# [Provided material]
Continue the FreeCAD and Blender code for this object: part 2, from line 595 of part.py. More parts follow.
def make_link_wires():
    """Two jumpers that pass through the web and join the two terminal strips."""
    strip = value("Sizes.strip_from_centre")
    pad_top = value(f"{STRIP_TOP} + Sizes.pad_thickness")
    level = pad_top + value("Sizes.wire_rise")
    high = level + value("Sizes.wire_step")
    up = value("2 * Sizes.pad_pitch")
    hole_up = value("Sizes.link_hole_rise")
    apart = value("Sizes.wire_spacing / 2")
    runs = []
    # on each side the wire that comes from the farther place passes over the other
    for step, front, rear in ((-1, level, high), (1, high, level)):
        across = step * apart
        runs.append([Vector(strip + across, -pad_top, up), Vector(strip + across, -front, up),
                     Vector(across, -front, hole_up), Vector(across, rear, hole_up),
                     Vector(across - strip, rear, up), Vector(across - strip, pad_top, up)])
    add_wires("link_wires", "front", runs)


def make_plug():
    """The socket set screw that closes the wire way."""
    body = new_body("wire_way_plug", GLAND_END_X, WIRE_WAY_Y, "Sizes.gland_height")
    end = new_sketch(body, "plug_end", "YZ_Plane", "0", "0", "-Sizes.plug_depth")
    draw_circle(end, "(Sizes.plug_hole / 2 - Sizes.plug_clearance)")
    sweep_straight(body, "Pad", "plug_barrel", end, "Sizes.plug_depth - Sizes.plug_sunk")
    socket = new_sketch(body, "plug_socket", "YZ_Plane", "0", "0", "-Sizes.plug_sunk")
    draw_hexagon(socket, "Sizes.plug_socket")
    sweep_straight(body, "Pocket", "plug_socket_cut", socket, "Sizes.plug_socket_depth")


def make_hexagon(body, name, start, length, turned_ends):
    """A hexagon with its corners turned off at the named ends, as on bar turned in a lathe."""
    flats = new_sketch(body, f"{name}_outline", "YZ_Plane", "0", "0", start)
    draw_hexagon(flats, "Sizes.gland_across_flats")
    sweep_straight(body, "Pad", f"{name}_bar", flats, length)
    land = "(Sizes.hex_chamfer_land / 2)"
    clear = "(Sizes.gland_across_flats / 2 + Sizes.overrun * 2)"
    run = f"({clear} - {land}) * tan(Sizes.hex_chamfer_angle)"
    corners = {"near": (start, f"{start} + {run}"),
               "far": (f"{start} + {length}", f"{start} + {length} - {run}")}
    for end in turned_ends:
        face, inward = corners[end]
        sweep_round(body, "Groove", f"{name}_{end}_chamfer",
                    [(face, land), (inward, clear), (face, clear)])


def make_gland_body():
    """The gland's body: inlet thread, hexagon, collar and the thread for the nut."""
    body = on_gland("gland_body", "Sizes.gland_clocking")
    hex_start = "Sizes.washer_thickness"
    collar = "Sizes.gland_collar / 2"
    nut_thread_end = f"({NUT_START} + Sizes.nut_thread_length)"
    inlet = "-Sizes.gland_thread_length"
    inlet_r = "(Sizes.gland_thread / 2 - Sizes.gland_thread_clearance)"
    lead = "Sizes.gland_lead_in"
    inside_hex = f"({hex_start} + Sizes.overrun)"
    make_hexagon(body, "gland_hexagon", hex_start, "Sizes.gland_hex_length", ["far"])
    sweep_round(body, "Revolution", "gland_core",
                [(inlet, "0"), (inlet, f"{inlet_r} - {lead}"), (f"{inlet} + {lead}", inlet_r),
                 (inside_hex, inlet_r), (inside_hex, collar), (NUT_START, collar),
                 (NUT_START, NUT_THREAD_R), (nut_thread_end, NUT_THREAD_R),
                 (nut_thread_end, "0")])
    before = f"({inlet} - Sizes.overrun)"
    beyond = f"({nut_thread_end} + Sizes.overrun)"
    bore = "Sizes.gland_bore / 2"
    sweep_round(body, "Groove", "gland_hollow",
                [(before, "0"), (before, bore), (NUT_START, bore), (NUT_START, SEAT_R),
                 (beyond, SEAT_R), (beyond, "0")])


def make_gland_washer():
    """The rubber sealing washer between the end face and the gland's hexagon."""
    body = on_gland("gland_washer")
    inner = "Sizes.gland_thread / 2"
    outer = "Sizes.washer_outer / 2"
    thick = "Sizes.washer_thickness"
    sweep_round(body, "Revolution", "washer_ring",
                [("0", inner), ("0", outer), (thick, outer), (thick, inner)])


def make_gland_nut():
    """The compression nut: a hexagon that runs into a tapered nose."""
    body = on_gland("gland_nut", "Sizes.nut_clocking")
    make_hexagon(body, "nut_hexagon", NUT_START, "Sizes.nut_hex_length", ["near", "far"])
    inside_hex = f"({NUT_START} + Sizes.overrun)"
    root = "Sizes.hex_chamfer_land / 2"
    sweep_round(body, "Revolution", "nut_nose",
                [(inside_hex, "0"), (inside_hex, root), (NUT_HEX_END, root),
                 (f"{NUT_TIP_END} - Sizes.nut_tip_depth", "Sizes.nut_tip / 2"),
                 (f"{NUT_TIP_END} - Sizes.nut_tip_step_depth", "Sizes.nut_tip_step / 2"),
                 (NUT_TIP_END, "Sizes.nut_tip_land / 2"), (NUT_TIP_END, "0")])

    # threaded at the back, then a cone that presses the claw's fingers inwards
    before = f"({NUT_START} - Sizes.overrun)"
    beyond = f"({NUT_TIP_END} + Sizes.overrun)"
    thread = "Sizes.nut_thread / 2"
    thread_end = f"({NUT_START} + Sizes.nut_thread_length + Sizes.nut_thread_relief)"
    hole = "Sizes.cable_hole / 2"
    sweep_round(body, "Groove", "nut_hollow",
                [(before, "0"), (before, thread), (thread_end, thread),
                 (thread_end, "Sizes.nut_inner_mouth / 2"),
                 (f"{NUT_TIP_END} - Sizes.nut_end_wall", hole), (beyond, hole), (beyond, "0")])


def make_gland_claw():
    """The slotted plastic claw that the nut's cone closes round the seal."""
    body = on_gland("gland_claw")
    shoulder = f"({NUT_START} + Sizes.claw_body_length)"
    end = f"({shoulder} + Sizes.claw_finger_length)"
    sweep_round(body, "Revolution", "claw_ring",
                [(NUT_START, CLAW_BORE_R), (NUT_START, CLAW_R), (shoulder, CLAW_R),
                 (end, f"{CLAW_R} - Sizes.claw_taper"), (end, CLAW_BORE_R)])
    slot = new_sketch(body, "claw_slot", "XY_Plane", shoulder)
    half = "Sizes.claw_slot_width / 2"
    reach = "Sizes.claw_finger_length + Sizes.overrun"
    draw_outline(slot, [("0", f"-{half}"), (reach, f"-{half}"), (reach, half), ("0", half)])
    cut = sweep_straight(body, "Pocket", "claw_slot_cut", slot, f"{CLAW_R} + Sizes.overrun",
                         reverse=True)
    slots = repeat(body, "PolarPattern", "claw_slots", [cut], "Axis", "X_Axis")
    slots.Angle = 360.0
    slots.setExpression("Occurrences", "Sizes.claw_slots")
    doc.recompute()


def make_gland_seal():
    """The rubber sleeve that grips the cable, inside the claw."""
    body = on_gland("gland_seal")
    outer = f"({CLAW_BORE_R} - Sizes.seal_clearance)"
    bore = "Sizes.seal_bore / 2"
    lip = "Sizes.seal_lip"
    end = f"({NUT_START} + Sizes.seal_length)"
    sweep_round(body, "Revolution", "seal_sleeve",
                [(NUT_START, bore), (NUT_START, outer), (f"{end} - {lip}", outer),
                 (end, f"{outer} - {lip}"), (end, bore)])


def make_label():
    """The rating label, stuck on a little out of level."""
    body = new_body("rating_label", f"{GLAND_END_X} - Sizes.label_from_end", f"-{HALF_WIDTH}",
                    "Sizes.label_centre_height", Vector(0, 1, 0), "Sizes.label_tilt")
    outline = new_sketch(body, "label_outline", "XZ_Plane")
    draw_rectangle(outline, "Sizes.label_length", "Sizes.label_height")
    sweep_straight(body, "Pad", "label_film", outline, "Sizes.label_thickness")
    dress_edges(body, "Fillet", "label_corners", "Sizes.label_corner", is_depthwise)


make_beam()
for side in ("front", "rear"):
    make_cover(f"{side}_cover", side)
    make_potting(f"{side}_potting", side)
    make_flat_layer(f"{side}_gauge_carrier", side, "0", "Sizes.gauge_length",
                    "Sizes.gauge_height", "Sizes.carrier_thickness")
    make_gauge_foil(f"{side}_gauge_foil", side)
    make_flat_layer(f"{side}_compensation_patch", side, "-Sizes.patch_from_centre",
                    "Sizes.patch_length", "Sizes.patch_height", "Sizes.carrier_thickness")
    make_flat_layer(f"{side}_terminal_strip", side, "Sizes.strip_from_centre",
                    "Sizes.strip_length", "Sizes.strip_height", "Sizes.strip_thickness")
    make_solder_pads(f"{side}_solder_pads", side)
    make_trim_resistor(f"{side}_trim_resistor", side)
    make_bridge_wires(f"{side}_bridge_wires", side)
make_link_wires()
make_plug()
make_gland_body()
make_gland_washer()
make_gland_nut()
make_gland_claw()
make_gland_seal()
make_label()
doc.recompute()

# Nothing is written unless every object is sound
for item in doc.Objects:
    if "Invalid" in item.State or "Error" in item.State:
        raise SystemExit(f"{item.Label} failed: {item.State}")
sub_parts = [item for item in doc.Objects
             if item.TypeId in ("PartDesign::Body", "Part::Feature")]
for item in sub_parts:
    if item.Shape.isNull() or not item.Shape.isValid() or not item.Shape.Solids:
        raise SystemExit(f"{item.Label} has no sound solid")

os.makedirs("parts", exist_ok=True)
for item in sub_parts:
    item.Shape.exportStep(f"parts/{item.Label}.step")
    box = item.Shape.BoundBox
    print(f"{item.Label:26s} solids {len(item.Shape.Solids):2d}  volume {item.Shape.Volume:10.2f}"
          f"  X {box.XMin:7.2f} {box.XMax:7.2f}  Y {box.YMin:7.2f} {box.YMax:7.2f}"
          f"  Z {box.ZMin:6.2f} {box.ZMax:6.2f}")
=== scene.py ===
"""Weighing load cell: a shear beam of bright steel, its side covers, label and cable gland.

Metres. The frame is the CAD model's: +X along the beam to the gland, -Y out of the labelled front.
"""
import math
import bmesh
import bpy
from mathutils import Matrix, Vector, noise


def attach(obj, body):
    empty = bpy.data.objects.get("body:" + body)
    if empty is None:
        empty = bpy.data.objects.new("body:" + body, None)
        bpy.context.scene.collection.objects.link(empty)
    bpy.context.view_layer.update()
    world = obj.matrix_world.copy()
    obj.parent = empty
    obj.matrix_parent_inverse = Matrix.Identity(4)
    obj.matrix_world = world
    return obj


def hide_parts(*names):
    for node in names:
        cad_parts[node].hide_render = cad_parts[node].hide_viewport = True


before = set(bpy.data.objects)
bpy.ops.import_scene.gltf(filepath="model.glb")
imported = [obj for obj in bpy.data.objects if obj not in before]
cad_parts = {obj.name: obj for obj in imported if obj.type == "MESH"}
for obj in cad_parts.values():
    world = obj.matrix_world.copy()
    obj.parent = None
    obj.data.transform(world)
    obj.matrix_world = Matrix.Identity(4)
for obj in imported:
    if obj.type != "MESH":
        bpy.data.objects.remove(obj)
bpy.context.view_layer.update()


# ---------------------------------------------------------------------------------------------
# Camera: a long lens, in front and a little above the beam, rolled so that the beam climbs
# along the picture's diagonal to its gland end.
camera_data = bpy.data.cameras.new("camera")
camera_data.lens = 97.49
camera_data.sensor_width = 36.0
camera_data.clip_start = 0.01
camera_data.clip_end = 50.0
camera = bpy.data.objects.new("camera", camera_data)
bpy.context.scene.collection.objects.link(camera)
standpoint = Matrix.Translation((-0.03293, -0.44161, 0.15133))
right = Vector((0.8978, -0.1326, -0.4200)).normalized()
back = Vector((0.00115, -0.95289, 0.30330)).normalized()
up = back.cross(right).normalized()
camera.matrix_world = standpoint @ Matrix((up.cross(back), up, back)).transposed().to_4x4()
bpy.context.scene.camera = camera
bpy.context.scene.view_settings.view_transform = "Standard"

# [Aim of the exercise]
Return exactly the lines from the line that has "# Nothing is" to the line that has "before = set(bpy.data.objects)", both of them included.

# [Exercise solution]
# Nothing is written unless every object is sound
for item in doc.Objects:
    if "Invalid" in item.State or "Error" in item.State:
        raise SystemExit(f"{item.Label} failed: {item.State}")
sub_parts = [item for item in doc.Objects
             if item.TypeId in ("PartDesign::Body", "Part::Feature")]
for item in sub_parts:
    if item.Shape.isNull() or not item.Shape.isValid() or not item.Shape.Solids:
        raise SystemExit(f"{item.Label} has no sound solid")

os.makedirs("parts", exist_ok=True)
for item in sub_parts:
    item.Shape.exportStep(f"parts/{item.Label}.step")
    box = item.Shape.BoundBox
    print(f"{item.Label:26s} solids {len(item.Shape.Solids):2d}  volume {item.Shape.Volume:10.2f}"
          f"  X {box.XMin:7.2f} {box.XMax:7.2f}  Y {box.YMin:7.2f} {box.YMax:7.2f}"
          f"  Z {box.ZMin:6.2f} {box.ZMax:6.2f}")
=== scene.py ===
"""Weighing load cell: a shear beam of bright steel, its side covers, label and cable gland.

Metres. The frame is the CAD model's: +X along the beam to the gland, -Y out of the labelled front.
"""
import math
import bmesh
import bpy
from mathutils import Matrix, Vector, noise


def attach(obj, body):
    empty = bpy.data.objects.get("body:" + body)
    if empty is None:
        empty = bpy.data.objects.new("body:" + body, None)
        bpy.context.scene.collection.objects.link(empty)
    bpy.context.view_layer.update()
    world = obj.matrix_world.copy()
    obj.parent = empty
    obj.matrix_parent_inverse = Matrix.Identity(4)
    obj.matrix_world = world
    return obj


def hide_parts(*names):
    for node in names:
        cad_parts[node].hide_render = cad_parts[node].hide_viewport = True


before = set(bpy.data.objects)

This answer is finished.